Who saw the other vehicle involved. A lorry, a rather big lorry is what he said... Really don't hold out much hope for the cyclist now


----------



## ChrisW (29 Oct 2007)

Awful....


----------



## Molecule Man (29 Oct 2007)

That's horrible. I assume this is in London? I frequently commute along Tooley Street. There seem to be rather a lot of serious incidents there. 
What time did it happen? Everything was back to normal when I came that way about 11.


----------



## CotterPin (29 Oct 2007)

This is terrible news. I actually work on Tooley Street (at the More London complex). This morning I took the bus in so was later than usual. I saw a police van across the road by the Staner Street junction but didn't see anything of the cyclist by then.


----------



## coshgirl (29 Oct 2007)

Well I came past about 9.45am this morning, and the bicycle was lying on it side across the junction where you turn right onto Tooley Street... The whole area was cordoned off


----------



## Elmer Fudd (29 Oct 2007)

I must say welcome to the forum coshgirl.
Not the best of 1st posts to be dealing with.
But a sad event. I always seem to imagine the 5yr old kid waiting for Mommy / Daddy to come home in these sort of situations.


----------



## coshgirl (29 Oct 2007)

Thanks Elmer. Indeed not a great way to start on the forum. It's things like these that make you aware of your own vulnerability, especially when it happens on a route you ride everyday...


----------



## Terminator (29 Oct 2007)

Welcome coshgirl I saw you on the "other" forum.


----------



## coshgirl (29 Oct 2007)

Yes, that was me


----------



## Tynan (29 Oct 2007)

never liked driving down that road, let alone cycle

why does it look like a fatality?


----------



## cupoftea (31 Oct 2007)

Unfortunately I saw two people down yesterday, 1 in low Thames Street yesterday morning, and another one opposite the Tower on the way home, I’m no sure if the second one was a cyclist but the first was a young women, and her bike was to one side.


----------



## coshgirl (2 Nov 2007)

*Posted on another forum...*

From 'On One' 
I saw that. It was pretty nasty, I was heading West from Tooley St to Southwark St. 

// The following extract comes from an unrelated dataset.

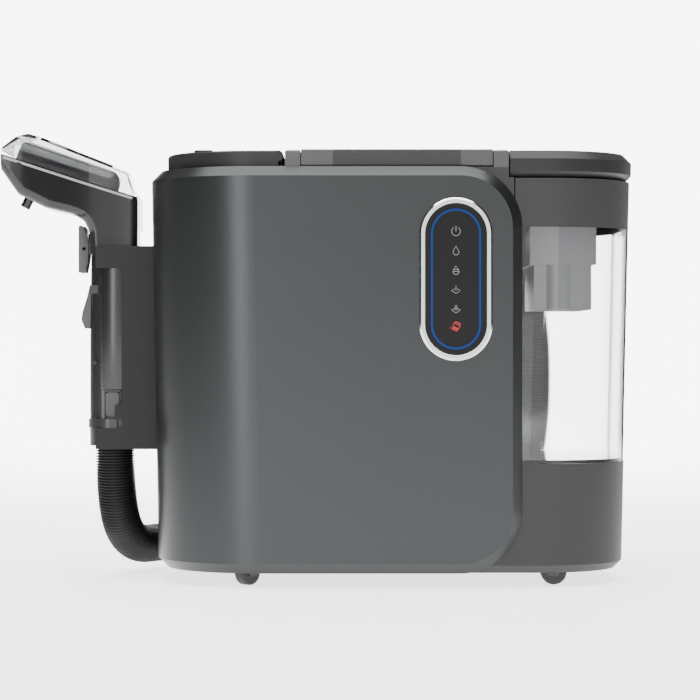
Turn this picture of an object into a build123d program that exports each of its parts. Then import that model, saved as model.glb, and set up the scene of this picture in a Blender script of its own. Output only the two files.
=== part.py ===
from build123d import *
from math import cos, pi, radians, sin, tan
import os

# Spot extractor: a portable carpet and upholstery washer with a hand tool on a hose.
# Millimetres, +Z up, the front side facing -Y. Sizes are taken from the middle of the
# body on the floor, and the whole machine is moved to its own box centre when written.

# Body form: reaches from the body's middle, taken at the height of the deck's top
DECK_TOP = 333.2
BODY_BOTTOM = 10.6
HALF_DEPTH = 97.0
LEFT_REACH = 180.8
RIGHT_REACH = 188.8
LEFT_CORNER = 75.0
RIGHT_CORNER = 70.0
LEFT_LEAN = 1.03
RIGHT_LEAN = 1.28
WALL = 3.0

# Side panels and the end cover between them
PANEL = 8.0
PANEL_SKIN = 2.6
PANEL_BEVEL = 7.6
PANEL_TOP = 320.8
PANEL_RIGHT = 99.1
PANEL_CORNER = 47.0
PANEL_RELIEF_MARGIN = 16.0
COVER_HALF_WIDTH = 27.0
SEAM = 0.5

# Housing and its bays
PAN_TOP = 20.0
PAN_FLOOR = 3.0
PAN_EDGE = 6.0
SCREW_HEAD = 3.4
SCREW_SHANK = 1.6
SCREW_LENGTH = 14.0
HOUSING_TOP = 320.0
BAY_RIGHT = 93.0
BAY_LEFT = -84.0
BASE_TOP = 94.0
LEFT_BAY_FLOOR = 60.0
SHELF_Z = 112.0
SHELF = (-44.0, 66.0)
BAY_WALL_TOP = 312.3

# Deck and carry handle
DECK_LEFT = -81.6
DECK_RIGHT = 88.9
DECK_UNDER = 316.5
CROWN_LEFT = -69.4
CROWN_RIGHT = 76.8
CROWN_TOP = 334.0
SLEEVE_LEFT = -45.2
SLEEVE_RIGHT = 52.6
HANDLE_CLEARANCE = 0.6
HANDLE_BAR = 22.0
HANDLE_FRONT = -95.5
TRUNNION = 3.5
TRUNNION_LENGTH = 5.0
SHAFT_CLEARANCE = 0.06
FINGER_FLOOR = 300.0
MOULDING = 2.5

# Control pod on the near panel
POD_X = 48.3
POD_Z = 234.5
BEZEL_SIZE = (55.1, 123.8)
LENS_SIZE = (46.8, 115.1)
LIGHT_SIZE = (38.1, 106.8)
LIGHT_WIDTH = 1.6
BEZEL_PROUD = 2.2
BEZEL_SEAT = 3.0
POD_CLEARANCE = 0.15
POD_FRAME = 7.0

# Recovery tank
TANK_CLEARANCE = 0.8
TANK_INSET = 0.5
TANK_WALL = 2.5
WINDOW_TOP = 274.8
COLLAR_TOP = 311.9
COLLAR_WALL = 3.0
PORT_LEFT = 104.0
PORT_RIGHT = 163.0
PORT_HALF_DEPTH = 60.0
LID_BOTTOM = 313.1
LID_LEFT = 90.0
LID_PROUD = 0.8
LID_BEVEL = 6.5
LID_UNDER_BEVEL = 4.0
SEPARATOR_STEP = 247.2
SEPARATOR_FOOT = 212.2
SEPARATOR_WALL = 2.0
COLUMN_X = 130.4
COLUMN_RADIUS = 10.4
COLUMN_TOP = 256.6
FLOAT_RADIUS = 15.0
FLOAT_HEIGHT = 16.0
FLOAT_RISE = 12.0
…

We pulled away from the lights together (big 6-wheeler lorry and a few cyclists, all turning left) and when I got under the railway bridge I heard a horrible crunching of metal and looked around to see this guy, well basically on the ground and his legs being ran over by a massive lorry. 

The lorry driver jumped out, the cyclist was screaming and flailing and people ran over. Somebody picked up his bike in pieces and I carried on to work. 

The cyclist was on the right of the lorry, and the driver didn't see him. It wasn't articulated but it must've clipped him as it was turning.


----------



## gazzaputt (2 Nov 2007)

Hmm up the inside of a turning lorry. Wise decision? 

Also 'Somebody picked up his bike in pieces and I carried on to work.' Didn't hang around to give a statement or see if he could help in anyway?


----------



## BentMikey (2 Nov 2007)

From the above description, the lorry was turning left, and the cyclist was on the right side of the lorry.


----------



## Arch (2 Nov 2007)

BentMikey said:


> From the above description, the lorry was turning left, and the cyclist was on the right side of the lorry.



So, presumably it was due to the lorry moving out to the right in order to make the left turn? (or in fact just the end of the lorry swinging out on the corner) Nasty.

I think the only safe place to be around a large vehicle turning is about three cars back.


----------



## Tynan (2 Nov 2007)

no articulated

sounds like poor awareness from the cyclist but who knows


----------



## Arch (5 Nov 2007)

Tynan said:


> no articulated



No, but a lorry doesn't have to be an artic for the back to swing out on a corner - some of them have quite a lot of overhang behind the rear wheels...

Stay well clear of anything big seems to be the best bet.


----------



## domtyler (5 Nov 2007)

Arch said:


> Stay well clear of anything big seems to be the best bet.



Does this extend to all areas of your life Arch?


----------



## frog (5 Nov 2007)

> quite a lot of overhang behind the rear wheels...



Dustbin lorries are classic at this. Low speed and tight turning circle mean the back end can suddenly swing out three or four feet.


----------



## Arch (5 Nov 2007)

domtyler said:


> Does this extend to all areas of your life Arch?



<sticks tongue out at dom>


----------